> [Written task]:
Look through the listing for the word "picture". Copy each line that has it.

(Records that describe objects)
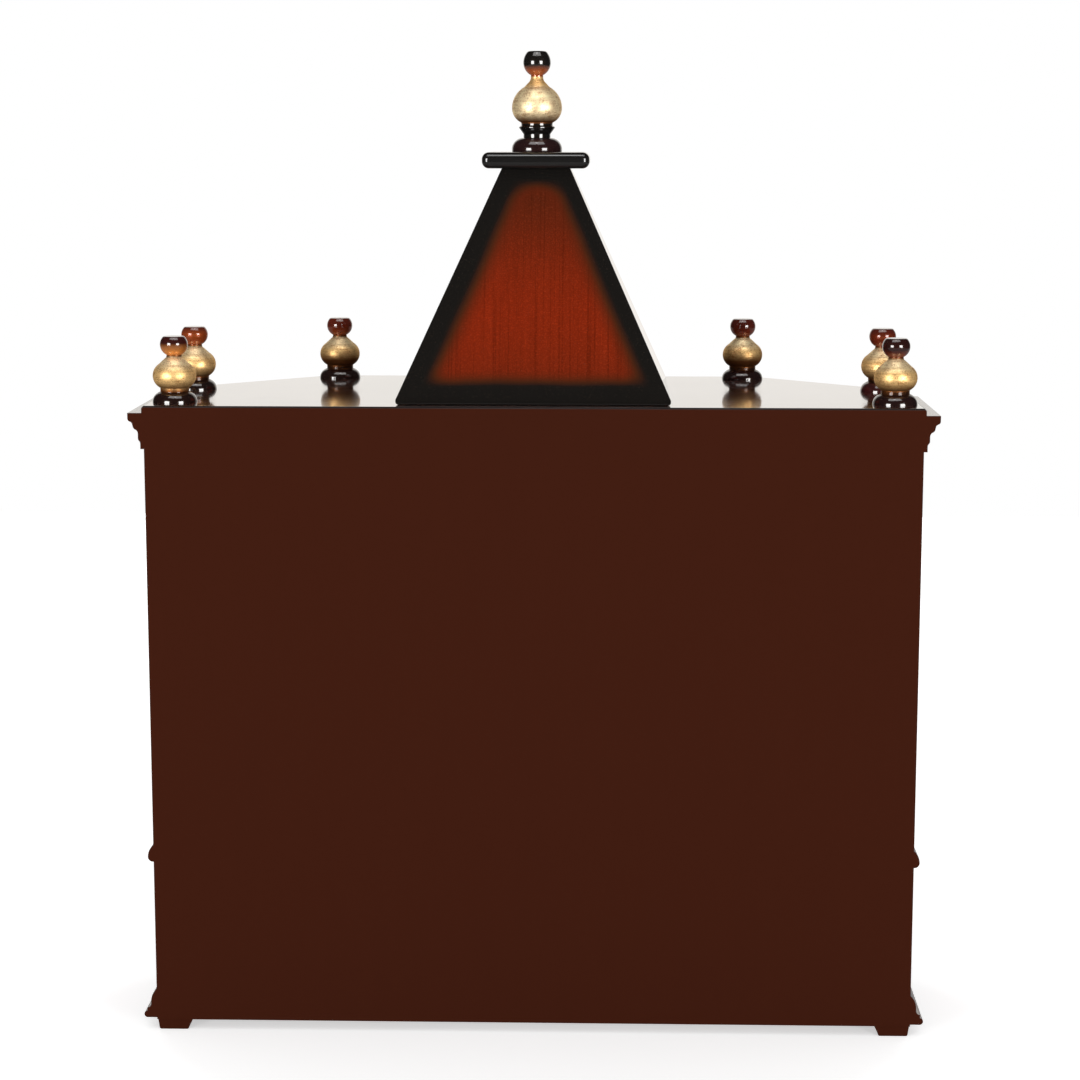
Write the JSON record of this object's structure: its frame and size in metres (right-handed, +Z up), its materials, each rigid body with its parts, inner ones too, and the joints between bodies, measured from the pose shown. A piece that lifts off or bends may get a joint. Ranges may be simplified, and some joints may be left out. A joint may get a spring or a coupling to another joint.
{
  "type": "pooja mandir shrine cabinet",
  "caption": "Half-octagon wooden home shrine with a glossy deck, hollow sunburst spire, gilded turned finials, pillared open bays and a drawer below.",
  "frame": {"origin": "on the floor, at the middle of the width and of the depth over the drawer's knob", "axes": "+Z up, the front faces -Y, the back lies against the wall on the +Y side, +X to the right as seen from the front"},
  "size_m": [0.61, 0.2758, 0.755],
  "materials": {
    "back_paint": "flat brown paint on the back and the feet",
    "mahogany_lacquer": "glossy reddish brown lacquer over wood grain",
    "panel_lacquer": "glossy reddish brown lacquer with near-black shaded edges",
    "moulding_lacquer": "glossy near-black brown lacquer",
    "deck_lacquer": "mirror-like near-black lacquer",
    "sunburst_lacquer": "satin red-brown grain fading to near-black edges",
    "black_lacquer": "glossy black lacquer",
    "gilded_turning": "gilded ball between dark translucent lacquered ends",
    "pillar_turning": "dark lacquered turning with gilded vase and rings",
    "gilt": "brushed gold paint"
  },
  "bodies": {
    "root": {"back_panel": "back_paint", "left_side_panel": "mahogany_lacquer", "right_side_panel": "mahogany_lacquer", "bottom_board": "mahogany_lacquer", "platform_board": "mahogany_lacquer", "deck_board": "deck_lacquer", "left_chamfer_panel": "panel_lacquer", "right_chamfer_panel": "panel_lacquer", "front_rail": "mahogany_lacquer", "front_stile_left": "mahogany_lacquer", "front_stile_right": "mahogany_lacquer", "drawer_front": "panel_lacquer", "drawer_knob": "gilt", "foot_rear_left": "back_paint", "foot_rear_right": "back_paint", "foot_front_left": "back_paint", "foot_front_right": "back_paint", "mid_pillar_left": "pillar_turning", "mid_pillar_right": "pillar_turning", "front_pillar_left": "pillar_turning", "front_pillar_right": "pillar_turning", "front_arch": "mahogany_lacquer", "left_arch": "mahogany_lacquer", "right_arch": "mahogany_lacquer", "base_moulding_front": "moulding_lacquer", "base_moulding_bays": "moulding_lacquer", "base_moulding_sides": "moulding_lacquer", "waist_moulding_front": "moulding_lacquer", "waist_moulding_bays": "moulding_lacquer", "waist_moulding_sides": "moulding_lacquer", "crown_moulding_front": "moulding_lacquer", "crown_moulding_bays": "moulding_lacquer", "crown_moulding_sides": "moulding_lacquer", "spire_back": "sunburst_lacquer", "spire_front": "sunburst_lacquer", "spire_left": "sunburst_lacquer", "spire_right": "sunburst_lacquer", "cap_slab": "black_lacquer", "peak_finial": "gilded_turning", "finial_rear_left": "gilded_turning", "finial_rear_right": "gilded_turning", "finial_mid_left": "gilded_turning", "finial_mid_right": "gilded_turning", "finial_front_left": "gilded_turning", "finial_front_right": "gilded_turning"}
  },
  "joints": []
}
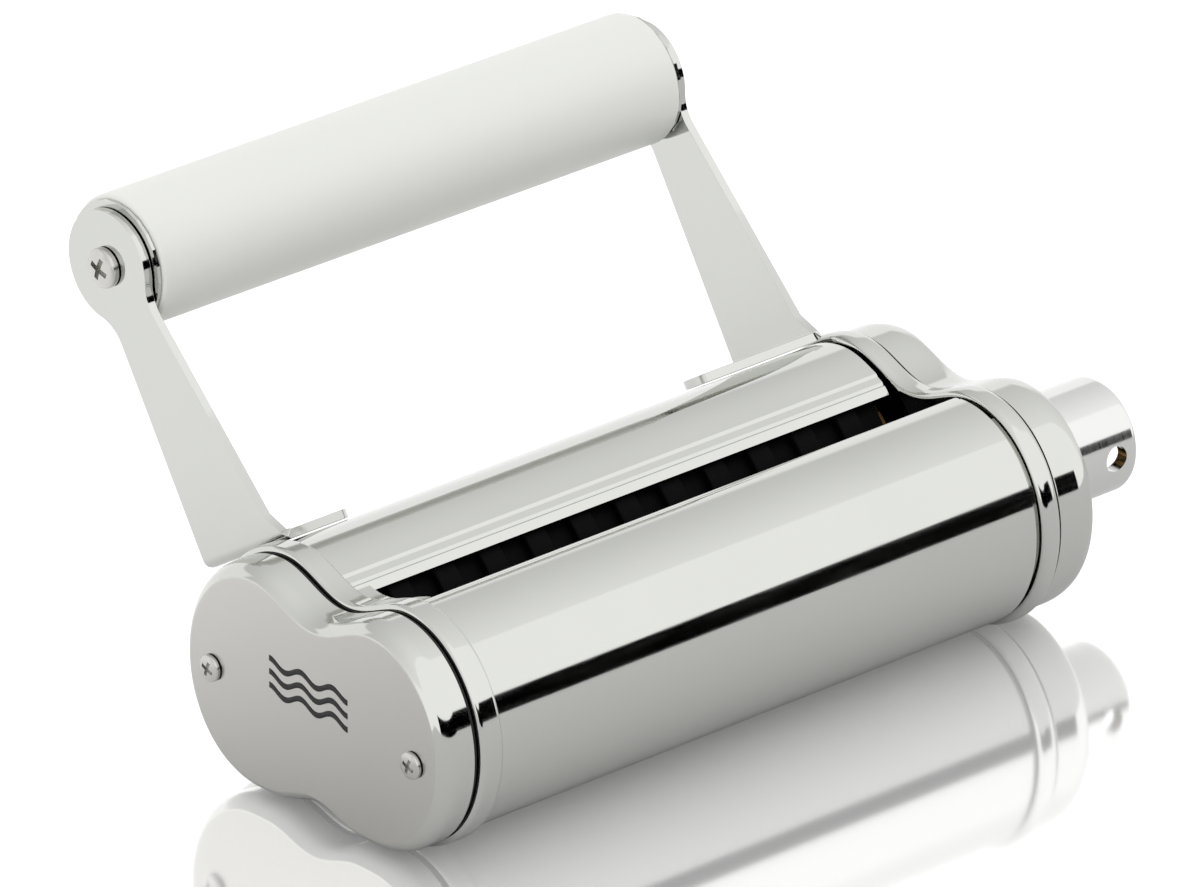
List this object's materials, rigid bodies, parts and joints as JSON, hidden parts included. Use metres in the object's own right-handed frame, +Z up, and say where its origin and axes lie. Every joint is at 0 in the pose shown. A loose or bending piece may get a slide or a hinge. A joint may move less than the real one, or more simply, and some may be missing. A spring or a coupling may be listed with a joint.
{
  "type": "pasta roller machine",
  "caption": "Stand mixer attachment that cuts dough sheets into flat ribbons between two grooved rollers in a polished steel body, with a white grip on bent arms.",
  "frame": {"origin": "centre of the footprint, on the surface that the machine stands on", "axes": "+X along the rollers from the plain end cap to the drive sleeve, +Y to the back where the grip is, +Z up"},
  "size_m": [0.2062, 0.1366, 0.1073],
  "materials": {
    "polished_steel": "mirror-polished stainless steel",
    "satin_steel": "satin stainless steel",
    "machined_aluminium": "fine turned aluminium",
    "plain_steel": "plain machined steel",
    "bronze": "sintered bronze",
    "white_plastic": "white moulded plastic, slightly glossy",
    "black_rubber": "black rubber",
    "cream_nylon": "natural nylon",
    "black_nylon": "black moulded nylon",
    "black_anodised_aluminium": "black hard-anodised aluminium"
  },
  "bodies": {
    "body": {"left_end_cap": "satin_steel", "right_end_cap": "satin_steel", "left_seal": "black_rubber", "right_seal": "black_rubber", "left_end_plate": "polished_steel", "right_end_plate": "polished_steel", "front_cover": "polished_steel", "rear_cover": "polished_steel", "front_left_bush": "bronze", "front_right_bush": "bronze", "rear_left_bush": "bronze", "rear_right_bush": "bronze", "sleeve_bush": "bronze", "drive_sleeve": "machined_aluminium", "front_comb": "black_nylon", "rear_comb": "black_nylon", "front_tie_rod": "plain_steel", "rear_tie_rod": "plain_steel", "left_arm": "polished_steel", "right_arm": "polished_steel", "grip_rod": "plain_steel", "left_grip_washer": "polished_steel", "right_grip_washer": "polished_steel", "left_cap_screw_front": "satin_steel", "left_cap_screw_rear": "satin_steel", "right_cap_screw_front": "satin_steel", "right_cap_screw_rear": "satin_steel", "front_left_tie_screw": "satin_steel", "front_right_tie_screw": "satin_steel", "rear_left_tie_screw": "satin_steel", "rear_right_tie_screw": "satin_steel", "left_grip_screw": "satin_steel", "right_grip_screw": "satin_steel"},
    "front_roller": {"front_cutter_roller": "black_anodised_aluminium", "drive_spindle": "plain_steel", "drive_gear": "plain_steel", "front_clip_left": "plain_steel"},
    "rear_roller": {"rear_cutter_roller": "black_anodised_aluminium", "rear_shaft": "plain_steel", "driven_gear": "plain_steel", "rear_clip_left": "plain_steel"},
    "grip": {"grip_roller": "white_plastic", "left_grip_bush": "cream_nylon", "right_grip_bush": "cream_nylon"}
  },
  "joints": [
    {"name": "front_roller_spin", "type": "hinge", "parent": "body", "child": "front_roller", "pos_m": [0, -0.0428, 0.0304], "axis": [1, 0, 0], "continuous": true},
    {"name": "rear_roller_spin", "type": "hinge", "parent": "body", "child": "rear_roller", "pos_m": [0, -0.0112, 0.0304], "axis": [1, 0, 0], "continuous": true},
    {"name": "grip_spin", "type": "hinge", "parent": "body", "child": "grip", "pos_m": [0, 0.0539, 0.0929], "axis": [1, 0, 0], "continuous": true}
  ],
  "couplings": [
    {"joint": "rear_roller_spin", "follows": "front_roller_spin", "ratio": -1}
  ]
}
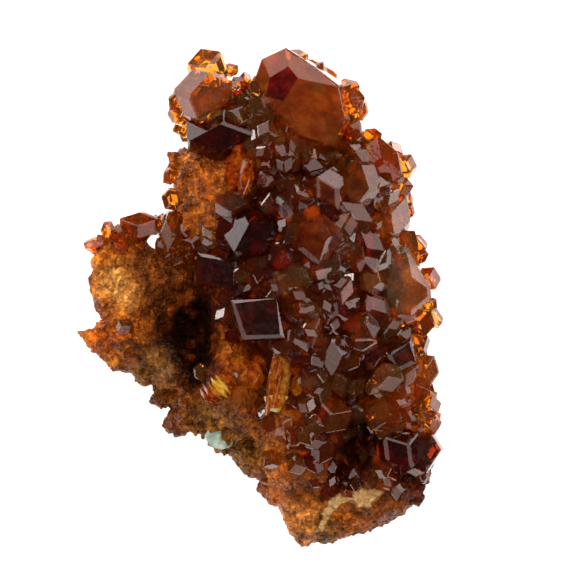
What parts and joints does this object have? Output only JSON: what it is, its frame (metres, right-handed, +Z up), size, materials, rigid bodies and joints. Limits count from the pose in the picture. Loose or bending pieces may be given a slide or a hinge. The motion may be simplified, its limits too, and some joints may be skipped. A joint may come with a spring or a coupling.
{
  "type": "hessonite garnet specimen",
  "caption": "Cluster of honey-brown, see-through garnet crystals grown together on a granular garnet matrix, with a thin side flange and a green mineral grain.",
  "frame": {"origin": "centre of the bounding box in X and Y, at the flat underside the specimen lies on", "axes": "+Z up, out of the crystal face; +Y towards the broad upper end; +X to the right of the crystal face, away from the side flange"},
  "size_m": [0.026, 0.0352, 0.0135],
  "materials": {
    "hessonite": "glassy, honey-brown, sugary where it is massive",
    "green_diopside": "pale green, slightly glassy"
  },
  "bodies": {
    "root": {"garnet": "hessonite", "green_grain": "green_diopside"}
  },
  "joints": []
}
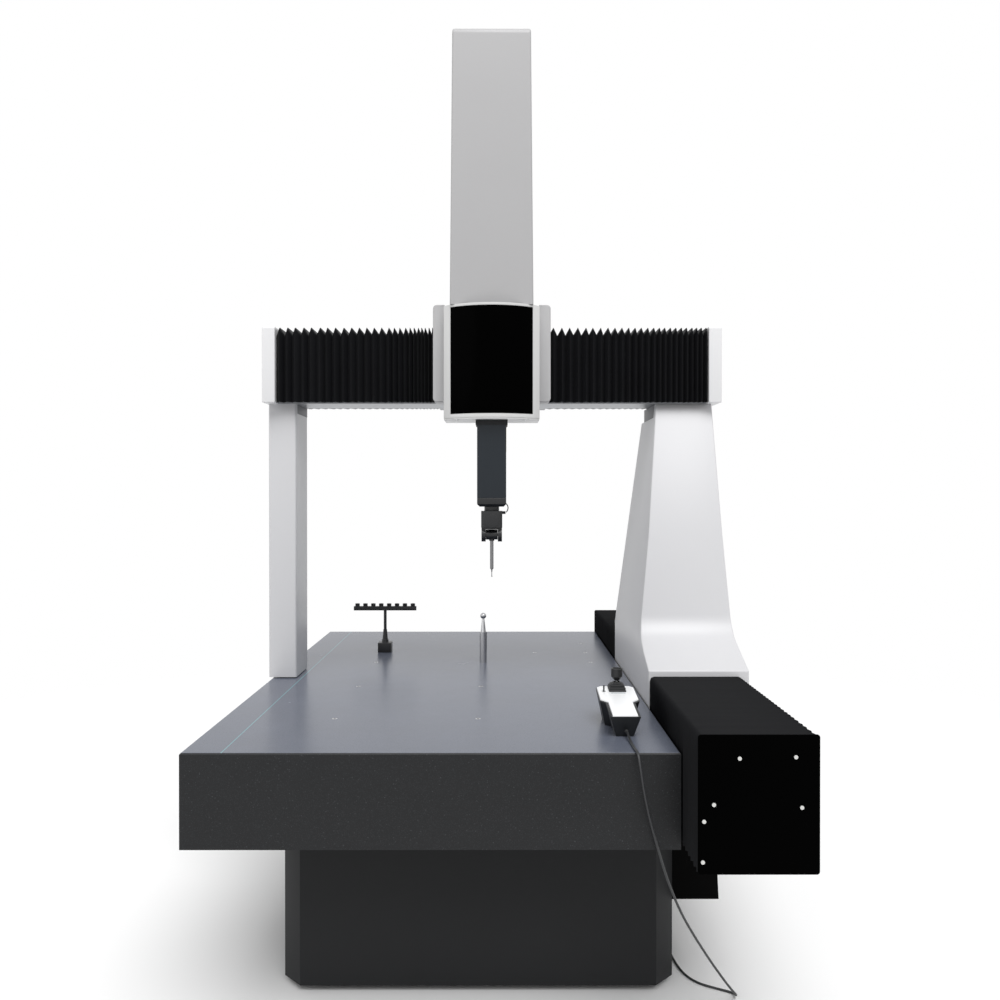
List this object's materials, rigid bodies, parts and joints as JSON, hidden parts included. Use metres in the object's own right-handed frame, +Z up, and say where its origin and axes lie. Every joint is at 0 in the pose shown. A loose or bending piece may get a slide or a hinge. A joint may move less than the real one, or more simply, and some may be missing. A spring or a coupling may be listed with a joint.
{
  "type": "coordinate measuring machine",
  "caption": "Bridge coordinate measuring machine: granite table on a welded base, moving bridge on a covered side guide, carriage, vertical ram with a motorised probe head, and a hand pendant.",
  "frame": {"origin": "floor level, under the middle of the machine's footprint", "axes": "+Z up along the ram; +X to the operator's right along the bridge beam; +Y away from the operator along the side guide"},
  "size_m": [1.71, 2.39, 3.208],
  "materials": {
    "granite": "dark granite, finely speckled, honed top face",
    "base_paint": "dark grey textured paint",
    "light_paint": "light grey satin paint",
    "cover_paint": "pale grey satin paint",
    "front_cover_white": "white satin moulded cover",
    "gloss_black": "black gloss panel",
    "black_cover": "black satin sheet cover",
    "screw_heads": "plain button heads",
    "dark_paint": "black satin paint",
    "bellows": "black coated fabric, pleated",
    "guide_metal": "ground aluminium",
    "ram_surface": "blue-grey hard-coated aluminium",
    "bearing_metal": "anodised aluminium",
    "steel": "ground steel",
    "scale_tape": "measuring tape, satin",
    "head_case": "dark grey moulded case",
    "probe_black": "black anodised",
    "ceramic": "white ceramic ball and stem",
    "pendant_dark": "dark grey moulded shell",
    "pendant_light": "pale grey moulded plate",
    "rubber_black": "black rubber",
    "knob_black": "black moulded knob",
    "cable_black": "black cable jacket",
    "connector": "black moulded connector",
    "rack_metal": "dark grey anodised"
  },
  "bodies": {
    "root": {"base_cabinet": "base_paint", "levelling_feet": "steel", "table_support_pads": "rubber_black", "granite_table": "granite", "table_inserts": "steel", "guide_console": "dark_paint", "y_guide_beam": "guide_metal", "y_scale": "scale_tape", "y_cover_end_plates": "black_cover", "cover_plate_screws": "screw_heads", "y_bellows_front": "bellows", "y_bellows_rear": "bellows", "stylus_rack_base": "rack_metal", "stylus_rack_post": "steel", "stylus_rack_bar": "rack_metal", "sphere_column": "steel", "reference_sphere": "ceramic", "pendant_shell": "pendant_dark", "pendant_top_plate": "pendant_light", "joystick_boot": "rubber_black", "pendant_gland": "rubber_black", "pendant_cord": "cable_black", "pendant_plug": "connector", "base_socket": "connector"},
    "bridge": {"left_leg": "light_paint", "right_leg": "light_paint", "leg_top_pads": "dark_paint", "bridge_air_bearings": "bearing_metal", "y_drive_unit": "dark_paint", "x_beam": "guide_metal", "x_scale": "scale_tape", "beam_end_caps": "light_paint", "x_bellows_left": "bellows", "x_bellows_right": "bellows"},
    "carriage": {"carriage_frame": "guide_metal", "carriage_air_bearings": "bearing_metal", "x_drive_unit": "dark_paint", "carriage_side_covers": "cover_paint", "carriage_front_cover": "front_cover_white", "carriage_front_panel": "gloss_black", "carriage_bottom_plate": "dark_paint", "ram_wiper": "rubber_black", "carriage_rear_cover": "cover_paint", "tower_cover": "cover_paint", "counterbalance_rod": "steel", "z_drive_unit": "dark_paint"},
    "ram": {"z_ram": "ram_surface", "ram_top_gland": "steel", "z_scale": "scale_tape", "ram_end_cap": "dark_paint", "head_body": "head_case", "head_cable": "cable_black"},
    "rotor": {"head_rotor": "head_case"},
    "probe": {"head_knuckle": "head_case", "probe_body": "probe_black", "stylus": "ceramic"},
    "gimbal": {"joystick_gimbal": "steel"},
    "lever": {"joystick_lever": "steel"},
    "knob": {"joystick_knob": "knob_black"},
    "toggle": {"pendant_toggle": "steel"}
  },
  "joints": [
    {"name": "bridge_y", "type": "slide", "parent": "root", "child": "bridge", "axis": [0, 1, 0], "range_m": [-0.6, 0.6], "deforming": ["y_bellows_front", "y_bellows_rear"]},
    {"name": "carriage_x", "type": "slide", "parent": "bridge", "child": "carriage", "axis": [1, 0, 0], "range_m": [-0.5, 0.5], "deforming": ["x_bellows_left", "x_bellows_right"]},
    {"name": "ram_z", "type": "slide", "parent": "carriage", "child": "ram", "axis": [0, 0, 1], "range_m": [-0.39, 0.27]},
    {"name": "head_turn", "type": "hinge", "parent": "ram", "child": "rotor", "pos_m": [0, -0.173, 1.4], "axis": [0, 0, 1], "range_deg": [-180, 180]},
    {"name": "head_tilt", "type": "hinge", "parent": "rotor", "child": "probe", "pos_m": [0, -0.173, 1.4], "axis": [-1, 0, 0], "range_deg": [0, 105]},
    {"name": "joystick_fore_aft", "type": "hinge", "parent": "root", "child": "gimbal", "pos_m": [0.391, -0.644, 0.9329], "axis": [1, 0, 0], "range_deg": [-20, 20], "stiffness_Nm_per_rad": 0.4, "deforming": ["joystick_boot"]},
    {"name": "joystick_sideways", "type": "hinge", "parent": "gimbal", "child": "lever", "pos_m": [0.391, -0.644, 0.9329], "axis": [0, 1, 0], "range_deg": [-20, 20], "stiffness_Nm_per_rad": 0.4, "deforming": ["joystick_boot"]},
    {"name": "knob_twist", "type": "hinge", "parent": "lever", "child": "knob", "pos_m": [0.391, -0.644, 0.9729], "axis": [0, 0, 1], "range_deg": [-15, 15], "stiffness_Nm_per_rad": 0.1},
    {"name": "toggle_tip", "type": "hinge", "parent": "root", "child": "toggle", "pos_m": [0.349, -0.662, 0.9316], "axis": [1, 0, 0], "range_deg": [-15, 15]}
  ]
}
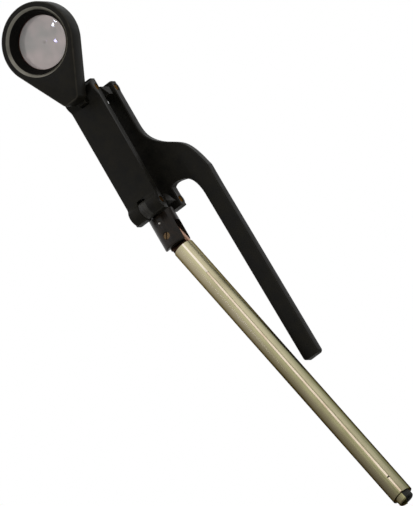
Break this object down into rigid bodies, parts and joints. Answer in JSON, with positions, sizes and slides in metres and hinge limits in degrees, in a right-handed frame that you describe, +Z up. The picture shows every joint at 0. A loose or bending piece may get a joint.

> [Response to this task]:
What parts and joints does this object have? Output only JSON: what it is, its frame (metres, right-handed, +Z up), size, materials, rigid bodies and joints. Limits count from the pose in the picture. Loose or bending pieces may be given a slide or a hinge. The motion may be simplified, its limits too, and some joints may be skipped. A joint may come with a spring or a coupling.
Break this object down into rigid bodies, parts and joints. Answer in JSON, with positions, sizes and slides in metres and hinge limits in degrees, in a right-handed frame that you describe, +Z up. The picture shows every joint at 0. A loose or bending piece may get a joint.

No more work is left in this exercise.